No es justo identificar los fines del fascismo con los del comunismo ruso. El primero no soñó nunca con liberar a todos los hombres, sino solamente a algunos de ellos, subyugando a los otros. El segundo, en su principio más profundo, aspira a liberar a todos los hombres, esclavizándolos a todos provisionalmente. Hay que reconocerle la grandeza de la intención. Pero es justo, por el contrario, identificar sus medios con el cinismo político. Los pensamientos que pretendían conducir a nuestro mundo en nombre de la revolución se han hecho ideologías de coacción, de dictadura, no de rebelión. Lo que ha conducido en ambos casos a técnicas de aniquilamiento por el terror.

El revolucionario es al mismo tiempo rebelde o ya no es revolucionario, sino policía y funcionario que se vuelve contra la rebelión. Pero si es rebelde termina alzándose contra la revolución. Todo revolucionario termina siendo opresor o hereje. En el universo puramente histórico que han elegido, rebelión y revolución van a parar al mismo dilema: o la policía o la locura.
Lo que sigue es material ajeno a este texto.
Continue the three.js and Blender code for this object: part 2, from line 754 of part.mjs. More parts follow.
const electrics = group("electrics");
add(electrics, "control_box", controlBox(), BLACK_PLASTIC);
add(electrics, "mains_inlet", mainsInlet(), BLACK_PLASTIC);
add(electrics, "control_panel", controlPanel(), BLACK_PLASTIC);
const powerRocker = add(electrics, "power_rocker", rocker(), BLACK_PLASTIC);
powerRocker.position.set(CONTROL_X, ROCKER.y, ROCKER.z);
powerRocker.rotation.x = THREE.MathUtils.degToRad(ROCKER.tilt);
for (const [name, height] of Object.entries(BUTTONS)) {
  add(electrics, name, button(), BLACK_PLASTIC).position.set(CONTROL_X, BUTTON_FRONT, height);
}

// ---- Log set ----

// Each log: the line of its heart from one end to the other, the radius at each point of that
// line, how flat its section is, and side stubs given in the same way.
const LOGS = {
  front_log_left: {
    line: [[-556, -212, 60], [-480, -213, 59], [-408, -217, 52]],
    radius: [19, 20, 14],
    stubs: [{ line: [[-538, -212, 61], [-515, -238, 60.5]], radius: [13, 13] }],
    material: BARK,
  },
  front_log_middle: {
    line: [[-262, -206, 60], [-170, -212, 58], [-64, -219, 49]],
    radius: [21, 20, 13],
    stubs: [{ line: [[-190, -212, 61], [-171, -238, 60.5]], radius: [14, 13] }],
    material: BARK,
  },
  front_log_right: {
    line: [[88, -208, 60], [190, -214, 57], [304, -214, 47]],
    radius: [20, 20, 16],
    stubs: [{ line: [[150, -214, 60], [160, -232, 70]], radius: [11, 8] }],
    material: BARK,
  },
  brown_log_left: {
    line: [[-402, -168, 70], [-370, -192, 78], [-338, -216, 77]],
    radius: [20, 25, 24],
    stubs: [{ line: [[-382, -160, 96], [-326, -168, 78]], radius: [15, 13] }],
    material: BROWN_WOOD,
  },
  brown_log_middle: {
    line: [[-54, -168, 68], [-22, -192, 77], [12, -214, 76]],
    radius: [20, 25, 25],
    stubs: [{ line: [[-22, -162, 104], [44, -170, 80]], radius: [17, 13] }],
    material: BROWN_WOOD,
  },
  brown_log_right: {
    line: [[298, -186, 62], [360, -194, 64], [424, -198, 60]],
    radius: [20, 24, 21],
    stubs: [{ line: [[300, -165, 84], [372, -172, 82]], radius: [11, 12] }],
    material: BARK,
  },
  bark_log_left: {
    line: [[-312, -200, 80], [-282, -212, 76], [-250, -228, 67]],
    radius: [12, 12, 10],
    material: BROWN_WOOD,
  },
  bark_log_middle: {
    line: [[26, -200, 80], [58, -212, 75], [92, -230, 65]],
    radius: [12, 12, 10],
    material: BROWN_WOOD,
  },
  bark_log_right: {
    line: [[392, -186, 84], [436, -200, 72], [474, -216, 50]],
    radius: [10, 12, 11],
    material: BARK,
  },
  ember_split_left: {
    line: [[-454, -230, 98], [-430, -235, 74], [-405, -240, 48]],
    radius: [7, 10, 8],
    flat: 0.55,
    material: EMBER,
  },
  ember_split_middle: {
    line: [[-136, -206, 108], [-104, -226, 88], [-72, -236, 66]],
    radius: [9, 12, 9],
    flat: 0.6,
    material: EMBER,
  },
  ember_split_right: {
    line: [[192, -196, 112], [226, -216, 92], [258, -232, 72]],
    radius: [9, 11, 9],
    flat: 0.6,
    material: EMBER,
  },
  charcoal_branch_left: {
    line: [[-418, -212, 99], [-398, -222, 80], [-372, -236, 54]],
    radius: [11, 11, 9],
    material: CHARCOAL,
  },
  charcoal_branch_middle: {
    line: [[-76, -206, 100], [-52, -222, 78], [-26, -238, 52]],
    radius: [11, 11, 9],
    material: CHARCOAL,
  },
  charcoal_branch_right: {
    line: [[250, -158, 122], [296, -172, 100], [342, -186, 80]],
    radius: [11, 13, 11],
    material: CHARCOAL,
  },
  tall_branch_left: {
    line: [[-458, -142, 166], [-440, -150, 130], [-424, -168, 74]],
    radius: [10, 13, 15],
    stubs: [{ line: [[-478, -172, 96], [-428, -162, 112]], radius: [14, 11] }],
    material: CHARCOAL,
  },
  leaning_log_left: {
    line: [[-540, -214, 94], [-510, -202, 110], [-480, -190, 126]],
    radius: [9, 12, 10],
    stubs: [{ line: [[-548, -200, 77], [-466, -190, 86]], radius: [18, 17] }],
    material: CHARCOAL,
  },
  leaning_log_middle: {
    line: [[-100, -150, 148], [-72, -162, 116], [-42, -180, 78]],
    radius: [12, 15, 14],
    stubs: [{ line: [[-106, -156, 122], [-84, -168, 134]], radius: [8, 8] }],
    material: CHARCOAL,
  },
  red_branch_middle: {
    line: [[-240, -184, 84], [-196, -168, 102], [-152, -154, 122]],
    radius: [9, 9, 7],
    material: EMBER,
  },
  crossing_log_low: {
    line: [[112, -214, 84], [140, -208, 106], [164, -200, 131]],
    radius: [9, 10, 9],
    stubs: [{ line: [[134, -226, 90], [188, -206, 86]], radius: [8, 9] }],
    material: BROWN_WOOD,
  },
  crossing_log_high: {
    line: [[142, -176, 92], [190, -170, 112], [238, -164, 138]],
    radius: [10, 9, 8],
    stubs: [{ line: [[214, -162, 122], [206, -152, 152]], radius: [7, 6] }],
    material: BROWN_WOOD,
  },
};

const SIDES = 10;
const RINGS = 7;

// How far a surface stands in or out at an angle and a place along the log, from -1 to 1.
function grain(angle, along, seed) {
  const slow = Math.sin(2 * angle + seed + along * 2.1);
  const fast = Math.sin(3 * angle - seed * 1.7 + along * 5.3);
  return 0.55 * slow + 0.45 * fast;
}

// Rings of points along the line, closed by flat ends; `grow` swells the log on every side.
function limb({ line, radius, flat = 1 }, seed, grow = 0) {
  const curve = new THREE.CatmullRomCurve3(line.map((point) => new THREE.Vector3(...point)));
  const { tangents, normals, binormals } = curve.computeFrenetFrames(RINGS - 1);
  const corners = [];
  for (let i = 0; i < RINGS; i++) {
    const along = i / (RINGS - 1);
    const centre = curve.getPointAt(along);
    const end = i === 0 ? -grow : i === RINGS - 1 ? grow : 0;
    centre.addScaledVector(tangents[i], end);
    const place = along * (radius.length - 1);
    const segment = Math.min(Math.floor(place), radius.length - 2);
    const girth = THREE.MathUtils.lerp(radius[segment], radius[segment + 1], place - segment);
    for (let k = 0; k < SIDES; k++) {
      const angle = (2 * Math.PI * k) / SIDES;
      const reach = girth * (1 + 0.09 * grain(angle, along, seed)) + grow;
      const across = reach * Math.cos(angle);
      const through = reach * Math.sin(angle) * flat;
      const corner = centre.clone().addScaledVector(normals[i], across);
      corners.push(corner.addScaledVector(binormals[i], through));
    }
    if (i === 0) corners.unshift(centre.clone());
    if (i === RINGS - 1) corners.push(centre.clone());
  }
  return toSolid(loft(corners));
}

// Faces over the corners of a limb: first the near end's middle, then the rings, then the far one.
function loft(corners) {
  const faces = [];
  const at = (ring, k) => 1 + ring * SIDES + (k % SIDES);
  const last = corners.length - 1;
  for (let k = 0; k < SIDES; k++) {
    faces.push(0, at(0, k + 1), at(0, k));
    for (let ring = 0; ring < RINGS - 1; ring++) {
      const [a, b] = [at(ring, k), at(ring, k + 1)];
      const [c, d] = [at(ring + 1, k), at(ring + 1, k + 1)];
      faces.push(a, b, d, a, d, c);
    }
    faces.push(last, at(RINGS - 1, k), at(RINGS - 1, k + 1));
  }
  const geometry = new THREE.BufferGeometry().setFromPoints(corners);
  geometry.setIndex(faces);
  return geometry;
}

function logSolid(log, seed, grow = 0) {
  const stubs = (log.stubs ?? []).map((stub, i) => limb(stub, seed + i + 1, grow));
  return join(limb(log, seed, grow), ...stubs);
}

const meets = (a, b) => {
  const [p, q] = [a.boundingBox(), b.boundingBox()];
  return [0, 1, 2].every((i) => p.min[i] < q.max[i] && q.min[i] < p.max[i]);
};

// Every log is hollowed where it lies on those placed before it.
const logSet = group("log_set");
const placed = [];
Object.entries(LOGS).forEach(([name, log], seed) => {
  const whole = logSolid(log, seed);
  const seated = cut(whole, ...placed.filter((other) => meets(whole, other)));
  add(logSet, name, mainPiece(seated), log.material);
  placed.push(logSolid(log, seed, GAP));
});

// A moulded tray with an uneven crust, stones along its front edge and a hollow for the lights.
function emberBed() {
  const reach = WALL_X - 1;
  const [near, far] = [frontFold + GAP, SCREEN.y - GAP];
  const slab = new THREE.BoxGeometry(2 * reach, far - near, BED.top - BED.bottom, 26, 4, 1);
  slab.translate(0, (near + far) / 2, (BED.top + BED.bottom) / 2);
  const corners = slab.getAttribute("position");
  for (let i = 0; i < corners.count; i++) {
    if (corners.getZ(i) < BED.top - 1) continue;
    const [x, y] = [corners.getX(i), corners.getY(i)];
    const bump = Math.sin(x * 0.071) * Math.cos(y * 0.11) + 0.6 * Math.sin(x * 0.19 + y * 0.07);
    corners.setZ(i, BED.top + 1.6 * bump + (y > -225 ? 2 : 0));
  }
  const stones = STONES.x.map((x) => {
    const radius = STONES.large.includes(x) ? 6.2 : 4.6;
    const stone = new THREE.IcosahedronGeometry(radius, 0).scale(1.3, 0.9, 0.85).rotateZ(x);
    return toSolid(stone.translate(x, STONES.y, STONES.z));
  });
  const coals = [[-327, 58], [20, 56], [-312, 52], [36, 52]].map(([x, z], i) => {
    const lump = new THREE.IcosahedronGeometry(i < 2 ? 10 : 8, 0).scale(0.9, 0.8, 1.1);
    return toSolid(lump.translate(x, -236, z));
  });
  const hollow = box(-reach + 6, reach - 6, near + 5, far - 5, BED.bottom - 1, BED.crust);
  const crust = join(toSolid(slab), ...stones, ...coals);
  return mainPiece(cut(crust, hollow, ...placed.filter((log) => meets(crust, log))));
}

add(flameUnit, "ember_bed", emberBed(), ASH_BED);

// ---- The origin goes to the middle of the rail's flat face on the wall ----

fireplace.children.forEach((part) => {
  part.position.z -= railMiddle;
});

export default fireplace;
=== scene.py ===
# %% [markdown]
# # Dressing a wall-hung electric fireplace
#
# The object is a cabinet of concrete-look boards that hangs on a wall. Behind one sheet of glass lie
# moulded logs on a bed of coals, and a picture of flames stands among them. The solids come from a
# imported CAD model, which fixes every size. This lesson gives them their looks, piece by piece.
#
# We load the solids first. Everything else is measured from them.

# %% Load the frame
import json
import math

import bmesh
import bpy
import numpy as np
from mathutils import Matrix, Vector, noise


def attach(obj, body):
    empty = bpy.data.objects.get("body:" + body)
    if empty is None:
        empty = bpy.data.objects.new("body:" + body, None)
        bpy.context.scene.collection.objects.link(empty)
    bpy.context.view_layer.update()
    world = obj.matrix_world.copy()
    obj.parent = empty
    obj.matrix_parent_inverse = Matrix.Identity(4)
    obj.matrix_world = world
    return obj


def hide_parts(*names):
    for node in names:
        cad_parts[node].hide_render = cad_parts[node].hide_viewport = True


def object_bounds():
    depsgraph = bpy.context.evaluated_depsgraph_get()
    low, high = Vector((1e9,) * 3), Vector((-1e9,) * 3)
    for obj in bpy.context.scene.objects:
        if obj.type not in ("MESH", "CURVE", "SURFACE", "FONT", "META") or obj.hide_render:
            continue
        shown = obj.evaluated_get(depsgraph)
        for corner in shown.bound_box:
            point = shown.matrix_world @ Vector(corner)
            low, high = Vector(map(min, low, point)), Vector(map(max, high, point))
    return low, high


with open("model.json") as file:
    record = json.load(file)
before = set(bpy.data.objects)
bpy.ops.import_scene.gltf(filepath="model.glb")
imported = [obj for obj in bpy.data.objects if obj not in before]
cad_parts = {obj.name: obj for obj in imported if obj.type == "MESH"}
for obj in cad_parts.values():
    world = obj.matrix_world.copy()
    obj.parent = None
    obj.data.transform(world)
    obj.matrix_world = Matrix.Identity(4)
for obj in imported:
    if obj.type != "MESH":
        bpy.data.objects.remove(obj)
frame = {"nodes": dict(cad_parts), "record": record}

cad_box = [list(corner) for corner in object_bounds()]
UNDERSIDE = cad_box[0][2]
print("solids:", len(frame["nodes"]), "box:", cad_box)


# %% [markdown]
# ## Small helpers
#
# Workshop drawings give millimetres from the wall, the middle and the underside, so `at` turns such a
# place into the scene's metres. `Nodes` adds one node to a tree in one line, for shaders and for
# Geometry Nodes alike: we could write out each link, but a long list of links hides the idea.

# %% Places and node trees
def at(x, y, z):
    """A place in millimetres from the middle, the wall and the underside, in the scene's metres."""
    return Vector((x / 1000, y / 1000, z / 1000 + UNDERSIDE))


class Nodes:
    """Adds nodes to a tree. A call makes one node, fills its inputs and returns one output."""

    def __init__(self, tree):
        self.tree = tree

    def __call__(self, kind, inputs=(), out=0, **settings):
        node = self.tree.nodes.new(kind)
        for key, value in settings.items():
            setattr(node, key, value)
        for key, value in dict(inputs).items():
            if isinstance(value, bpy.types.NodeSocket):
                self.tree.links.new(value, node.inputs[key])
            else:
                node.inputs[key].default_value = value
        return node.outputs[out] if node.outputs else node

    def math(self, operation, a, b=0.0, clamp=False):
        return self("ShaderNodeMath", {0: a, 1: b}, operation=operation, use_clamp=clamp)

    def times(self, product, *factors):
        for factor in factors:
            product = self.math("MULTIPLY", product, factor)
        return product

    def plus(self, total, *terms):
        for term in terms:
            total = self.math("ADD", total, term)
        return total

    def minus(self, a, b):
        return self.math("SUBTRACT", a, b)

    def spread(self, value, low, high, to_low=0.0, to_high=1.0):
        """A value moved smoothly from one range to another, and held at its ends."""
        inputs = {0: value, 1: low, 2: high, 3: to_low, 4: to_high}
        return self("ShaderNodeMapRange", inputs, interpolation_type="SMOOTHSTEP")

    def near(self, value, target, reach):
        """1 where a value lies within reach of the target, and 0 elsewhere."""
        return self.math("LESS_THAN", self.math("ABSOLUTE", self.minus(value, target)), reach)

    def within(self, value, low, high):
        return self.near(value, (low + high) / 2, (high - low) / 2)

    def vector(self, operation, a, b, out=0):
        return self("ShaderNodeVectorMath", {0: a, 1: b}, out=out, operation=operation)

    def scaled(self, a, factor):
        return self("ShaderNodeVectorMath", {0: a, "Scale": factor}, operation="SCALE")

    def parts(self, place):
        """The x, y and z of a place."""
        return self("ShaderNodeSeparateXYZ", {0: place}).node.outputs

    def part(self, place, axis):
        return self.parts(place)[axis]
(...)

En toda rebelión se descubre la exigencia metafísica de fabricar un universo de reemplazo. La rebelión, desde este punto de vista, es fabricante de mundos de reemplazo, no lejos del arte. ¿Cuáles? No se sabe, «porque la vida es larga y el arte es un juguete», que dijo nuestro Machado. Frente a la utopía cristiana del reino de los cielos y la parusía final, la soberbia fascista del reino del hombre-dios para los elegidos, y la profecía incumplida del reino de los fines del comunismo al «final de la historia» con la igualdad de los hombres mediante «el asalto a los cielos», nos queda como esencia de lo humano la rebelión con su inconformismo y una sed de justicia siempre insaciable. Todos los grandes reformadores tratan de construir en la historia lo que Shakespeare, Cervantes, Molière y Tolstóy supieron crear: un mundo siempre dispuesto a saciar el ansía de libertad, de justicia y de dignidad que siente el corazón de cada persona. ¿Formará parte de la marcha de la historia y su constante dialéctica las nuevas tecnologías TIC, mediante las cuales un/a joven con su ordenador es capaz de crear la belleza de una presentación, la utilidad de una nueva aplicación informática y tantas otras cosas? ¿Será esta liberación de la creatividad la superación dialéctica de la relación amo-esclavo, la redención de lo que queda de proletariado (en sus formas de pobreza) mediante la formación cultural, y un paso adelante de la historia? ¿Tendrá sentido preguntarnos hacia dónde?